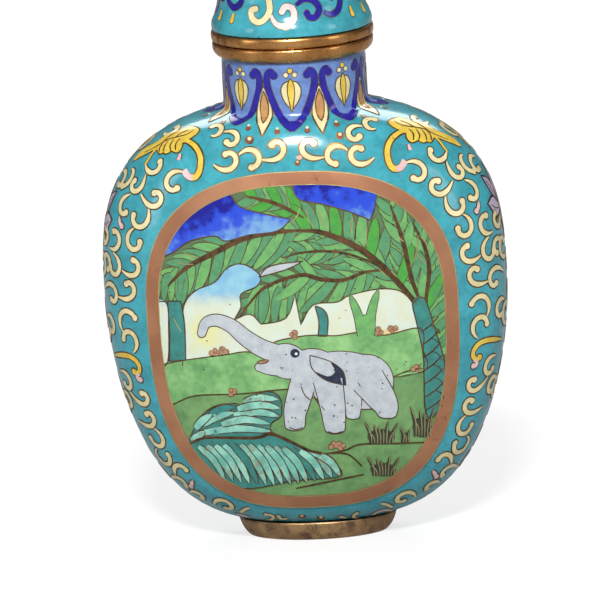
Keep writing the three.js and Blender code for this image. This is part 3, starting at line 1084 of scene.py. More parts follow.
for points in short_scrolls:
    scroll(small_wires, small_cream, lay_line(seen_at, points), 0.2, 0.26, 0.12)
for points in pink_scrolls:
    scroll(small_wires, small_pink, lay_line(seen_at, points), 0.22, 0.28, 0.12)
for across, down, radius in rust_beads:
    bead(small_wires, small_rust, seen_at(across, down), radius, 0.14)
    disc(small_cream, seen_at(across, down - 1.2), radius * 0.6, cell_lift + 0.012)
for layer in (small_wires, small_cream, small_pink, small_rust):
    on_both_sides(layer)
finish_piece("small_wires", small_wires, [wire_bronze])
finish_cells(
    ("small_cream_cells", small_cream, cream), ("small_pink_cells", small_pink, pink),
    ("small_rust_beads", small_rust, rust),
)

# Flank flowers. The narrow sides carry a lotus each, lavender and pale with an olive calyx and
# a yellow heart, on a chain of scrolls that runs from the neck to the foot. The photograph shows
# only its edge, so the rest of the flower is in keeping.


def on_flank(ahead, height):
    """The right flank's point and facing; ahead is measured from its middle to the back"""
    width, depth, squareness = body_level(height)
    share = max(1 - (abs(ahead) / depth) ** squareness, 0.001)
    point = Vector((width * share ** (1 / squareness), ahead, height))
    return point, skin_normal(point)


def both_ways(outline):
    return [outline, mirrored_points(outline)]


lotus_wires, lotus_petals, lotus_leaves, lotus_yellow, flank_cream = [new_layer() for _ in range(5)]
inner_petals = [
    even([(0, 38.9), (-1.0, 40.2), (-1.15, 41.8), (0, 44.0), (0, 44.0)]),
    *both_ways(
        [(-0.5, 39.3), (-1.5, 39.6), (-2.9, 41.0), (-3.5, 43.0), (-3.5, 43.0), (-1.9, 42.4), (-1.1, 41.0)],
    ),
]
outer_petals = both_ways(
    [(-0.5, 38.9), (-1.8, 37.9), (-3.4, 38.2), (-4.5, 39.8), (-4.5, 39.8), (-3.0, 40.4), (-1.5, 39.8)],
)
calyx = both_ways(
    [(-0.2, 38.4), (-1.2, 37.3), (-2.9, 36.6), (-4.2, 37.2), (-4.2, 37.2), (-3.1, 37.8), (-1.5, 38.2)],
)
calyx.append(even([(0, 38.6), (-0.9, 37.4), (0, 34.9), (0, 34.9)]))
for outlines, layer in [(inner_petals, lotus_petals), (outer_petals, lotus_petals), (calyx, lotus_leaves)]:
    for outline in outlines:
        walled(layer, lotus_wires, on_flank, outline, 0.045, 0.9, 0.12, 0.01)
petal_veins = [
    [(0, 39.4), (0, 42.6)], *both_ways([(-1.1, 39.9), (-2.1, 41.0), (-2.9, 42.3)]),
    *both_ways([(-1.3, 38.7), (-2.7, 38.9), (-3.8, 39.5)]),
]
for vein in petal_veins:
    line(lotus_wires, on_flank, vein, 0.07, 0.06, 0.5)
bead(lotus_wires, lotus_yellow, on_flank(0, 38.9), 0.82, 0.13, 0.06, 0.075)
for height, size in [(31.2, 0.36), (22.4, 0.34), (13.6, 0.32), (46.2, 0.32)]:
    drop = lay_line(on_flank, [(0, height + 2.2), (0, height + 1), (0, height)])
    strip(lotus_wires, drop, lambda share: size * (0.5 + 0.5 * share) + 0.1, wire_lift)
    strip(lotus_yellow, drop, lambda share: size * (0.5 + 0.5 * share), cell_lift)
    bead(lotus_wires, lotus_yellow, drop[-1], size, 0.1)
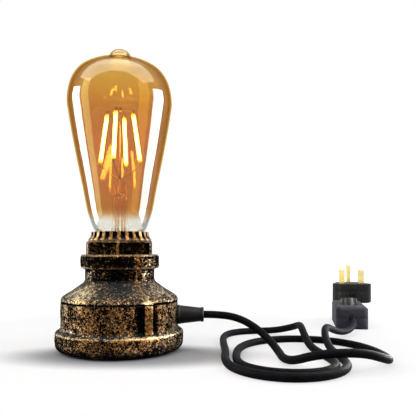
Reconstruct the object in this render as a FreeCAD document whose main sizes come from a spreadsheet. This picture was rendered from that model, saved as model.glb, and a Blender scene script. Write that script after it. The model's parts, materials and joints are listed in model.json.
--
[Exercise prompt] Return the entries above exactly as they appear.

[Correct response]
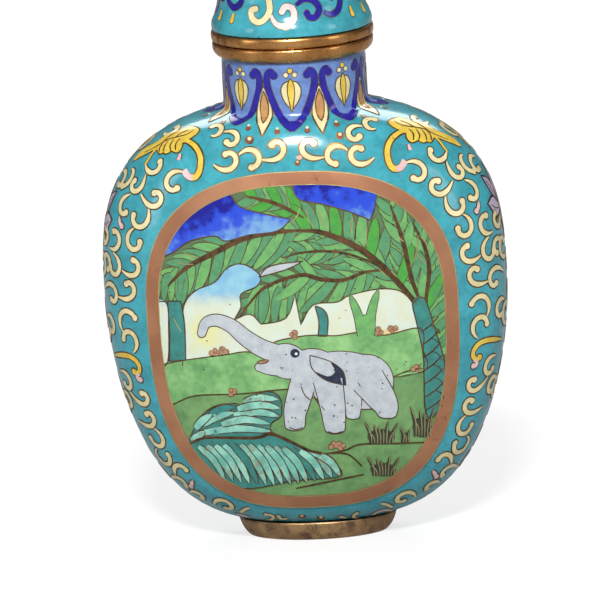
Keep writing the three.js and Blender code for this image. This is part 3, starting at line 1084 of scene.py. More parts follow.
for points in short_scrolls:
    scroll(small_wires, small_cream, lay_line(seen_at, points), 0.2, 0.26, 0.12)
for points in pink_scrolls:
    scroll(small_wires, small_pink, lay_line(seen_at, points), 0.22, 0.28, 0.12)
for across, down, radius in rust_beads:
    bead(small_wires, small_rust, seen_at(across, down), radius, 0.14)
    disc(small_cream, seen_at(across, down - 1.2), radius * 0.6, cell_lift + 0.012)
for layer in (small_wires, small_cream, small_pink, small_rust):
    on_both_sides(layer)
finish_piece("small_wires", small_wires, [wire_bronze])
finish_cells(
    ("small_cream_cells", small_cream, cream), ("small_pink_cells", small_pink, pink),
    ("small_rust_beads", small_rust, rust),
)

# Flank flowers. The narrow sides carry a lotus each, lavender and pale with an olive calyx and
# a yellow heart, on a chain of scrolls that runs from the neck to the foot. The photograph shows
# only its edge, so the rest of the flower is in keeping.


def on_flank(ahead, height):
    """The right flank's point and facing; ahead is measured from its middle to the back"""
    width, depth, squareness = body_level(height)
    share = max(1 - (abs(ahead) / depth) ** squareness, 0.001)
    point = Vector((width * share ** (1 / squareness), ahead, height))
    return point, skin_normal(point)


def both_ways(outline):
    return [outline, mirrored_points(outline)]


lotus_wires, lotus_petals, lotus_leaves, lotus_yellow, flank_cream = [new_layer() for _ in range(5)]
inner_petals = [
    even([(0, 38.9), (-1.0, 40.2), (-1.15, 41.8), (0, 44.0), (0, 44.0)]),
    *both_ways(
        [(-0.5, 39.3), (-1.5, 39.6), (-2.9, 41.0), (-3.5, 43.0), (-3.5, 43.0), (-1.9, 42.4), (-1.1, 41.0)],
    ),
]
outer_petals = both_ways(
    [(-0.5, 38.9), (-1.8, 37.9), (-3.4, 38.2), (-4.5, 39.8), (-4.5, 39.8), (-3.0, 40.4), (-1.5, 39.8)],
)
calyx = both_ways(
    [(-0.2, 38.4), (-1.2, 37.3), (-2.9, 36.6), (-4.2, 37.2), (-4.2, 37.2), (-3.1, 37.8), (-1.5, 38.2)],
)
calyx.append(even([(0, 38.6), (-0.9, 37.4), (0, 34.9), (0, 34.9)]))
for outlines, layer in [(inner_petals, lotus_petals), (outer_petals, lotus_petals), (calyx, lotus_leaves)]:
    for outline in outlines:
        walled(layer, lotus_wires, on_flank, outline, 0.045, 0.9, 0.12, 0.01)
petal_veins = [
    [(0, 39.4), (0, 42.6)], *both_ways([(-1.1, 39.9), (-2.1, 41.0), (-2.9, 42.3)]),
    *both_ways([(-1.3, 38.7), (-2.7, 38.9), (-3.8, 39.5)]),
]
for vein in petal_veins:
    line(lotus_wires, on_flank, vein, 0.07, 0.06, 0.5)
bead(lotus_wires, lotus_yellow, on_flank(0, 38.9), 0.82, 0.13, 0.06, 0.075)
for height, size in [(31.2, 0.36), (22.4, 0.34), (13.6, 0.32), (46.2, 0.32)]:
    drop = lay_line(on_flank, [(0, height + 2.2), (0, height + 1), (0, height)])
    strip(lotus_wires, drop, lambda share: size * (0.5 + 0.5 * share) + 0.1, wire_lift)
    strip(lotus_yellow, drop, lambda share: size * (0.5 + 0.5 * share), cell_lift)
    bead(lotus_wires, lotus_yellow, drop[-1], size, 0.1)
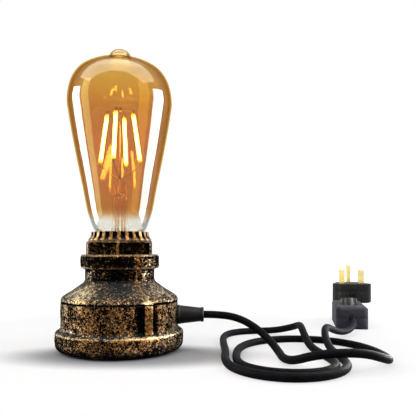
Reconstruct the object in this render as a FreeCAD document whose main sizes come from a spreadsheet. This picture was rendered from that model, saved as model.glb, and a Blender scene script. Write that script after it. The model's parts, materials and joints are listed in model.json.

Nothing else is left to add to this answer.